Efforts are being made at the international level to protect and promote the human rights of migrants.

In 1990, the General Assembly adopted the International Convention on the Protection of the Rights of All Migrant Workers and Members of Their Families. The central feature of the Convention on Human Rights of Migrants is to protect all migrant workers and their families irrespective of their legal status. 46 countries have ratified the Convention. This falls far below the 120 states ‘for which migration is an important feature, either as origin, transit or destination countries’. None of the states from the West or from the rising global power of BRIC – Brazil, Russia, India and China – have signed or ratified the Convention. Without those heavyweights, politically and economically, the treaty largely has failed to get off the ground. Over 20 years after its creation, the Convention is spluttering along. The countries that most need to be bound to protect the rights of migrants are the ones that are studiously avoiding signing up to its provisions.

States from the Global North are the leaders in the human rights game. They control the money and resources, and therefore hold the power. Typically, they have been at the fore of developing, promoting and protecting human rights. It seems strange, to say the least, that those same countries refuse to ratify the Convention on human rights of migrants. But remember that those countries are the most affected by migration, not just in terms of the numbers of people seeking to enter their territories but also by the political implications of being seen to be ‘soft’ on that issue.

There is a structural deficit of electoral democracies where it comes to migration. Irregular migrants do not have a vote. Politicians in electoral democracies require votes to be re-elected. Focusing efforts on a vulnerable group that do not have the right to vote, and who cannot mobilise to form pressure groups or to place pressure on the government, is political suicide.
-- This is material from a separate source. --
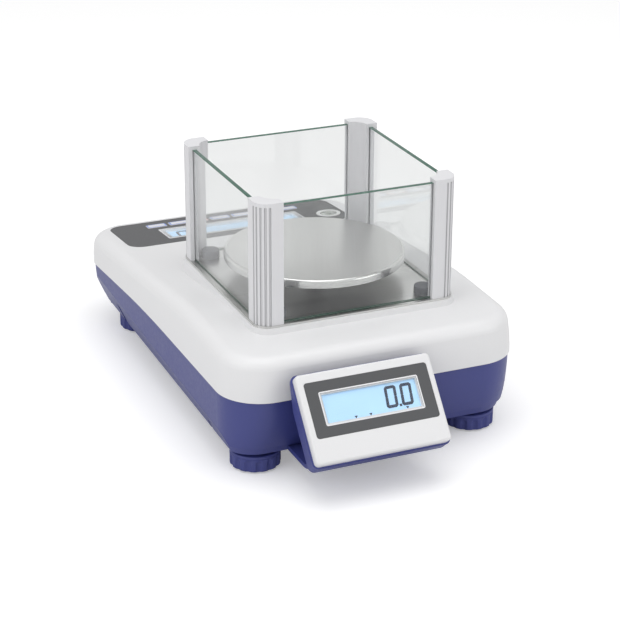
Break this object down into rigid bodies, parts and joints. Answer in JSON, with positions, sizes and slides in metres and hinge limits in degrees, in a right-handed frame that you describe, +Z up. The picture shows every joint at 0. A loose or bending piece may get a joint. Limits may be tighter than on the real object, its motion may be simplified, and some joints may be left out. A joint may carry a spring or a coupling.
{
  "type": "precision balance",
  "caption": "Top-loading laboratory balance: round pan inside a four-pane glass draft shield, sloping operator panel, second display on an arm, screw feet.",
  "frame": {"origin": "on the bench, below the centre of the outline", "axes": "+Z up, +Y from the operator's panel to the second display, +X to the operator's right"},
  "size_m": [0.206, 0.3616, 0.1715],
  "materials": {
    "tray_blue": "fine moulded texture",
    "cover_white": "fine moulded texture",
    "panel_grey": "satin film",
    "window_clear": "clear polished sheet",
    "lcd_blue": "backlit display film",
    "board_green": "solder mask",
    "switch_black": "moulded",
    "level_white": "satin",
    "level_glass": "clear vial",
    "cast_aluminium": "cast, lightly blasted",
    "cell_aluminium": "machined",
    "screw_steel": "zinc plated",
    "support_grey": "die cast",
    "rubber_black": "matt",
    "pan_steel": "brushed top, polished rim",
    "plate_steel": "brushed",
    "port_metal": "nickel plated",
    "shield_glass": "clear float glass with polished green edges",
    "insert_brass": "turned",
    "post_grey": "satin extruded",
    "post_cap_grey": "satin",
    "cap_dark": "matt",
    "foot_blue": "moulded",
    "key_white": "satin film"
  },
  "bodies": {
    "base": {"base_tray": "tray_blue", "top_cover": "cover_white", "panel_overlay": "panel_grey", "panel_window": "window_clear", "main_lcd": "lcd_blue", "main_board": "board_green", "key_switches": "switch_black", "level_cup": "level_white", "level_lens": "level_glass", "load_cell_plate": "cast_aluminium", "load_cell": "cell_aluminium", "load_cell_screws": "screw_steel", "pan_carrier": "cast_aluminium", "pan_support": "support_grey", "pan_buffers": "rubber_black", "shield_plate": "plate_steel", "plate_screws": "screw_steel", "display_bezel": "cover_white", "display_shell": "tray_blue", "display_overlay": "panel_grey", "display_window": "window_clear", "display_lcd": "lcd_blue", "display_board": "board_green", "display_screws": "screw_steel", "housing_screws": "screw_steel", "power_jack": "switch_black", "data_port": "port_metal", "glass_front": "shield_glass", "glass_rear": "shield_glass", "glass_left": "shield_glass", "glass_right": "shield_glass", "foot_inserts": "insert_brass", "shield_post_front_left": "post_grey", "post_cap_front_left": "post_cap_grey", "plate_cap_front_left": "cap_dark", "shield_post_front_right": "post_grey", "post_cap_front_right": "post_cap_grey", "plate_cap_front_right": "cap_dark", "shield_post_rear_left": "post_grey", "post_cap_rear_left": "post_cap_grey", "plate_cap_rear_left": "cap_dark", "shield_post_rear_right": "post_grey", "post_cap_rear_right": "post_cap_grey", "plate_cap_rear_right": "cap_dark"},
    "pan": {"weighing_pan": "pan_steel"},
    "button_1": {"key_1": "key_white"},
    "button_2": {"key_2": "key_white"},
    "button_3": {"key_3": "key_white"},
    "button_4": {"key_4": "key_white"},
    "button_5": {"key_5": "key_white"},
    "button_6": {"key_6": "key_white"},
    "button_7": {"key_7": "key_white"},
    "pad_front_left": {"foot_pad_front_left": "rubber_black"},
    "knob_front_left": {"foot_knob_front_left": "foot_blue"},
    "pad_front_right": {"foot_pad_front_right": "rubber_black"},
    "knob_front_right": {"foot_knob_front_right": "foot_blue"},
    "pad_rear_left": {"foot_pad_rear_left": "rubber_black"},
    "knob_rear_left": {"foot_knob_rear_left": "foot_blue"},
    "pad_rear_right": {"foot_pad_rear_right": "rubber_black"},
    "knob_rear_right": {"foot_knob_rear_right": "foot_blue"}
  },
  "joints": [
    {"name": "pan_lift", "type": "slide", "parent": "base", "child": "pan", "axis": [0, 0, 1], "range_m": [0, 0.12]},
    {"name": "key_1_press", "type": "slide", "parent": "base", "child": "button_1", "axis": [0, 0.0872, -0.9962], "range_m": [0, 0.0005], "stiffness_N_per_m": 250, "springref_m": -0.0012},
    {"name": "key_2_press", "type": "slide", "parent": "base", "child": "button_2", "axis": [0, 0.0872, -0.9962], "range_m": [0, 0.0005], "stiffness_N_per_m": 250, "springref_m": -0.0012},
    {"name": "key_3_press", "type": "slide", "parent": "base", "child": "button_3", "axis": [0, 0.0872, -0.9962], "range_m": [0, 0.0005], "stiffness_N_per_m": 250, "springref_m": -0.0012},
    {"name": "key_4_press", "type": "slide", "parent": "base", "child": "button_4", "axis": [0, 0.0872, -0.9962], "range_m": [0, 0.0005], "stiffness_N_per_m": 250, "springref_m": -0.0012},
    {"name": "key_5_press", "type": "slide", "parent": "base", "child": "button_5", "axis": [0, 0.0872, -0.9962], "range_m": [0, 0.0005], "stiffness_N_per_m": 250, "springref_m": -0.0012},
    {"name": "key_6_press", "type": "slide", "parent": "base", "child": "button_6", "axis": [0, 0.0872, -0.9962], "range_m": [0, 0.0005], "stiffness_N_per_m": 250, "springref_m": -0.0012},
    {"name": "key_7_press", "type": "slide", "parent": "base", "child": "button_7", "axis": [0, 0.0872, -0.9962], "range_m": [0, 0.0005], "stiffness_N_per_m": 250, "springref_m": -0.0012},
    {"name": "foot_travel_front_left", "type": "slide", "parent": "base", "child": "pad_front_left", "axis": [0, 0, -1], "range_m": [-0.001, 0.008]},
    {"name": "foot_turn_front_left", "type": "hinge", "parent": "pad_front_left", "child": "knob_front_left", "pos_m": [-0.073, -0.13529, 0.006], "axis": [0, 0, -1], "range_deg": [-288.5, 2304.5]},
    {"name": "foot_travel_front_right", "type": "slide", "parent": "base", "child": "pad_front_right", "axis": [0, 0, -1], "range_m": [-0.001, 0.008]},
    {"name": "foot_turn_front_right", "type": "hinge", "parent": "pad_front_right", "child": "knob_front_right", "pos_m": [0.073, -0.13529, 0.006], "axis": [0, 0, -1], "range_deg": [-288.5, 2304.5]},
    {"name": "foot_travel_rear_left", "type": "slide", "parent": "base", "child": "pad_rear_left", "axis": [0, 0, -1], "range_m": [-0.001, 0.008]},
    {"name": "foot_turn_rear_left", "type": "hinge", "parent": "pad_rear_left", "child": "knob_rear_left", "pos_m": [-0.0773, 0.10461, 0.006], "axis": [0, 0, -1], "range_deg": [-288.5, 2304.5]},
    {"name": "foot_travel_rear_right", "type": "slide", "parent": "base", "child": "pad_rear_right", "axis": [0, 0, -1], "range_m": [-0.001, 0.008]},
    {"name": "foot_turn_rear_right", "type": "hinge", "parent": "pad_rear_right", "child": "knob_rear_right", "pos_m": [0.0773, 0.10461, 0.006], "axis": [0, 0, -1], "range_deg": [-288.5, 2304.5]}
  ],
  "couplings": [
    {"joint": "foot_turn_front_left", "follows": "foot_travel_front_left", "rad_per_m": 5026.5},
    {"joint": "foot_turn_front_right", "follows": "foot_travel_front_right", "rad_per_m": 5026.5},
    {"joint": "foot_turn_rear_left", "follows": "foot_travel_rear_left", "rad_per_m": 5026.5},
    {"joint": "foot_turn_rear_right", "follows": "foot_travel_rear_right", "rad_per_m": 5026.5}
  ]
}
Politicians know that by speaking out on behalf of migrants, let alone seeking to change the laws on migration, they will place their own careers on the line.
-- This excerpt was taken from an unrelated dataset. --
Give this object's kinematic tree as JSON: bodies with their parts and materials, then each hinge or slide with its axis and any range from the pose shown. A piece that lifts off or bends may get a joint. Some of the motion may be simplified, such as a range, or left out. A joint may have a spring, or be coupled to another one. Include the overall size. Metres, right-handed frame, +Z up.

But it is not all doom and gloom. At least these issues are now being discussed. Great efforts have been made by the United Nations Special Rapporteur on the Human Rights of Migrants. Mr Francois Crepeau has sought to focus global attention on Europe and migrants’ rights. He reported on that region last year, with a particular focus on Italy and Greece as the first port of call for many migrants entering Europe from North Africa. Crepeau’s recommendations have been discussed widely at the highest levels. Media attention on Lampedusa and other horrific tragedies helps increase the pressure on Global North countries. It is only when those states start seeing irregular migrants as humans rather than security concerns, protecting their rights will always be the lowest priority and tragedies will continue to occur.